Meet the Maker- Maria Mc Garry

Maria McGarry- Feltmaker

Maria entered her piece to the “Endangered exhition” entitled-‘Marsh Fritillary Butterfly’. In our series of interviews with the makers we asked Maria questions about her piece and her textile practice.

How does your entry to the ” Endangered Exhibition” respond to the title?

 The ‘Marsh Fritillary Butterfly’ (Euphydryas aurinia or as gaeilge, Fritilean Reisc) feeds on the ‘Devil’s Bit Scabious, Sussisa pratenis, flower’. The marsh fritillary is one of Irelands few legally protected butterflies under Annex ll of the European Union Habitats and Species Directive. The species relies on the Devils bit Scabious to lay their eggs, but the habitat for this plant is declining because of farming intensification, urban development, and monoculture forestation of traditional bog lands. I was inspired by a train conversation with Dr Ken Bond, UCC who has spent many years monitoring and protecting this species.

Crafting through the current crisis.

Looking back, I have been busy during lockdown. I completed my Art Textile Level 8 course at Crawford College Cork with my piece #ONE WORLD, which charts the spread of Covid 19 on a felt population density map of the world (up to 25/5/2020). This was part of a virtual exhibition ‘EMERGING’ at The Gallery 46 Grand Parade, Cork.

#ONE WORLD was taken from the Director-General of the W.H. O’s speech on 15/04/2020, as he voiced his major concerns about the viral spread in poor countries especially Africa. That was also the day that the U.S.A President decided to stop funding to the W.H.O. 2 million accumulated cases were reported worldwide that day and over 10,000 deaths in New York.

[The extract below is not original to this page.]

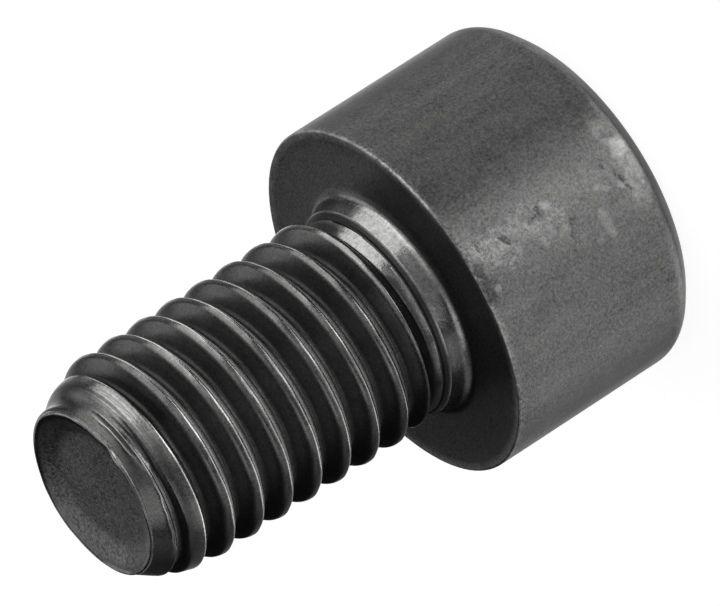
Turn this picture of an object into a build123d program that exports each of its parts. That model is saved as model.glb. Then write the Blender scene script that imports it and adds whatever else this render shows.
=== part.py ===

Detail of felt, Covid19 Clusters and viral spread up to 05/05/2020

COVID 19 sent the world into lockdown in March 2020. Something invisible could affect so many people on a global scale.  A world without borders! I wondered how I could visually represent the spread of this virus on the world map. I was inspired Renna Saini Kallat’s Woven Chronicle, 2011 which is a world interconnected that ‘with Globalisation, the privilege of free movement for some means forced displacement and migration for millions of others.’

I had another piece # TICK TOCK ( the cogs of climate change)  on exhibition at The Gallery ,46 Grand Parade for the ‘HAND’ exhibition, March 2020 ( a collaboration of Crawford College, textile students and UCC  drama students). This exhibition remained in place during lockdown.

My triptych, screen printed Nuno felted and embroidered piece, #FAKE NEWS is part of the Irish Guild of Embroiders 2020 exhibition at the Lexicon, Dunlaoighre

How I discovered felt and what it means to me.

In 2010 I saw an advert for the Basics and Beyond Feltmakers Ireland workshop in Lucan and am hooked ever since. I have met so many likeminded and lovely people. I have enjoyed the Sunday sessions at the Knockmaroon Gate in the Phoenix Park, and workshops given by other members of Feltmakers Ireland. I have taken part in incredible masterclass workshops with Gabrielle Kovacs from Hungary, Nancy Ballesteros from Australia, and last year with Leiko Uchiyama.

Inspired by all the exceptionally talented friends I have met through Feltmakers Ireland, I completed my Certificate in Visual arts in NCAD IN 2018 and have now finished Art Textile in Crawford College Cork. I am passionate about textile art and making. Feltmaking is my meditative space, because the art is in the consistency and gentleness of the laying and manipulation of the fibres. This cannot be forced or rushed and does require experience and practice. I love Nuno feltmaking and the lustre of combining silk with merino wool.

Because of lockdown I have a full house working from home so my feltmaking is on hold as   my kitchen table had to be cleared. I have lots of ideas brewing and cannot wait to get back at it. Thank you Feltmakers Ireland for all the inspiration, joy and friendships over the last 10 years.